Given instruction.
Look for the line containing "attach(made, body)" in the listing below. Retype that line and every subsequent line through the last one, and only those.

Data provided.
*-*-*

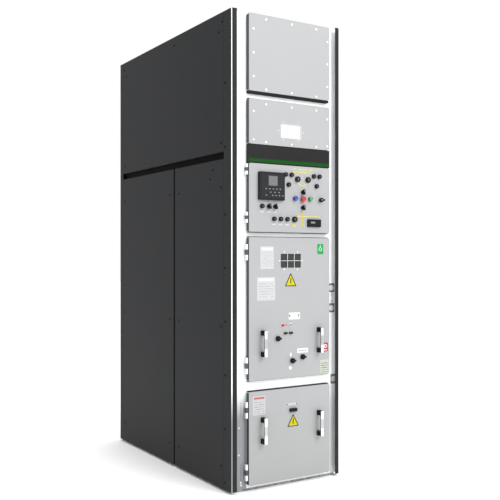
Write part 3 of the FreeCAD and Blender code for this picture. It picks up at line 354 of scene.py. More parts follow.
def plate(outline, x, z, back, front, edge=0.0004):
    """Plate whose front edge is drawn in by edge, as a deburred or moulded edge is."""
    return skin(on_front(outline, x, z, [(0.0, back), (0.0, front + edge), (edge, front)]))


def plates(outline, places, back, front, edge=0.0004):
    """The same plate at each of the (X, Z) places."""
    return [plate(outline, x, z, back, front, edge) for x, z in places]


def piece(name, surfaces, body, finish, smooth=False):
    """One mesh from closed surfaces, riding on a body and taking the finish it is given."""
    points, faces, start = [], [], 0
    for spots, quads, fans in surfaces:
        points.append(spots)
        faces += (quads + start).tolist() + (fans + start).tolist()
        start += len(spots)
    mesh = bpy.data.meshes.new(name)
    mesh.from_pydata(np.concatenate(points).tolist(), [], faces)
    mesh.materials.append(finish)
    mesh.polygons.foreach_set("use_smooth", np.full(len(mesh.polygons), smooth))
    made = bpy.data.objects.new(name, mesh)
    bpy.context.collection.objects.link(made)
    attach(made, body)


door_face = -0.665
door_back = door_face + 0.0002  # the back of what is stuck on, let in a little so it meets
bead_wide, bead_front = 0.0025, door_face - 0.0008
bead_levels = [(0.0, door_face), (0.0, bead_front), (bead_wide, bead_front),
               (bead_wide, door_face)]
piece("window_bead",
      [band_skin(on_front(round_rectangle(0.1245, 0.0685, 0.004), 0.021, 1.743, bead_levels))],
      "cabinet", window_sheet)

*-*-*

Solution to this exercise.
    attach(made, body)


door_face = -0.665
door_back = door_face + 0.0002  # the back of what is stuck on, let in a little so it meets
bead_wide, bead_front = 0.0025, door_face - 0.0008
bead_levels = [(0.0, door_face), (0.0, bead_front), (bead_wide, bead_front),
               (bead_wide, door_face)]
piece("window_bead",
      [band_skin(on_front(round_rectangle(0.1245, 0.0685, 0.004), 0.021, 1.743, bead_levels))],
      "cabinet", window_sheet)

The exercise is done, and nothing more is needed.